* begin *

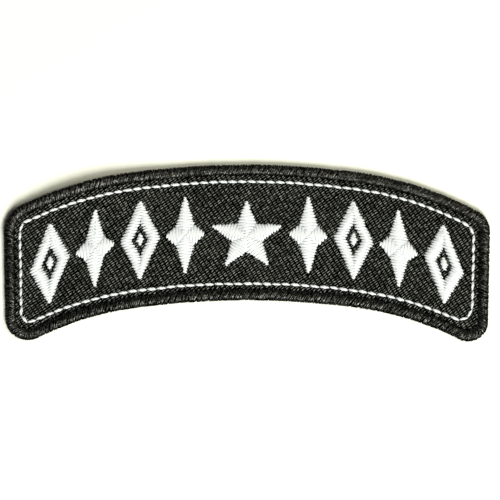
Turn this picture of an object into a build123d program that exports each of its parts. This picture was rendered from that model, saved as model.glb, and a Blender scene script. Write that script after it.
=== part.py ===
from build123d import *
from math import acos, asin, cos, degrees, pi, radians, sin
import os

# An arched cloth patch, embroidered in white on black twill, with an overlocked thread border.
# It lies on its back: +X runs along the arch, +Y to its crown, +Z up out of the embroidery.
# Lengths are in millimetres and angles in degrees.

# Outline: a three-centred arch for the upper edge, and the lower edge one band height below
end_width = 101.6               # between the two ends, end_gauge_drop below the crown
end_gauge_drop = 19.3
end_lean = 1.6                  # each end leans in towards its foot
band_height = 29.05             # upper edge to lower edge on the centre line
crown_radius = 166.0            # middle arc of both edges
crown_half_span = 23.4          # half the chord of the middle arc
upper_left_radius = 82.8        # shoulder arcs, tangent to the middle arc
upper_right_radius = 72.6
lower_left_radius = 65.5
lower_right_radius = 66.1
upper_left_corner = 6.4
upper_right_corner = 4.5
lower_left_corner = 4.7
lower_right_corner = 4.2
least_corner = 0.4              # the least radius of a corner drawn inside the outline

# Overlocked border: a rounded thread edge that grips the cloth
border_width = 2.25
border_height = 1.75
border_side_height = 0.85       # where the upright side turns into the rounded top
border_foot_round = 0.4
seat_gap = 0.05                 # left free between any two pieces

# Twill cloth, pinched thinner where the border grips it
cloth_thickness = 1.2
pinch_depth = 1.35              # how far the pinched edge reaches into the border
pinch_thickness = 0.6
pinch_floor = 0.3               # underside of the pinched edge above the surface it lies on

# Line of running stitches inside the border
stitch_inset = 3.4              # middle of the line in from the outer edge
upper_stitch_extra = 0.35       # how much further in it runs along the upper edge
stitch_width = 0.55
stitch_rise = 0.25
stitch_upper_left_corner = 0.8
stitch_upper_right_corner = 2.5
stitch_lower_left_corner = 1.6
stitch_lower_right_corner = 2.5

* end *

▸ What is expected
Exactly as written, please reproduce the lines from the first line of the data to the line containing "# Lengths are", inclusive, and nothing else.

▸ Complete response
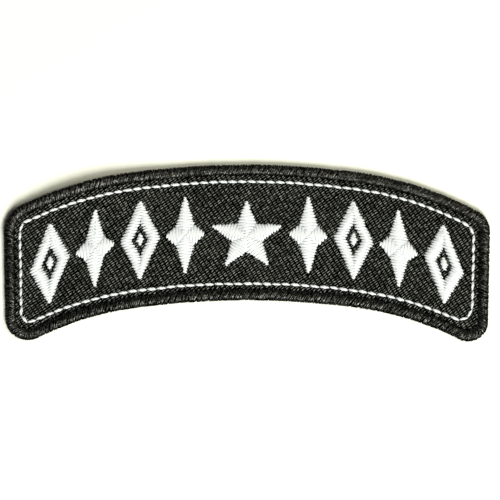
Turn this picture of an object into a build123d program that exports each of its parts. This picture was rendered from that model, saved as model.glb, and a Blender scene script. Write that script after it.
=== part.py ===
from build123d import *
from math import acos, asin, cos, degrees, pi, radians, sin
import os

# An arched cloth patch, embroidered in white on black twill, with an overlocked thread border.
# It lies on its back: +X runs along the arch, +Y to its crown, +Z up out of the embroidery.
# Lengths are in millimetres and angles in degrees.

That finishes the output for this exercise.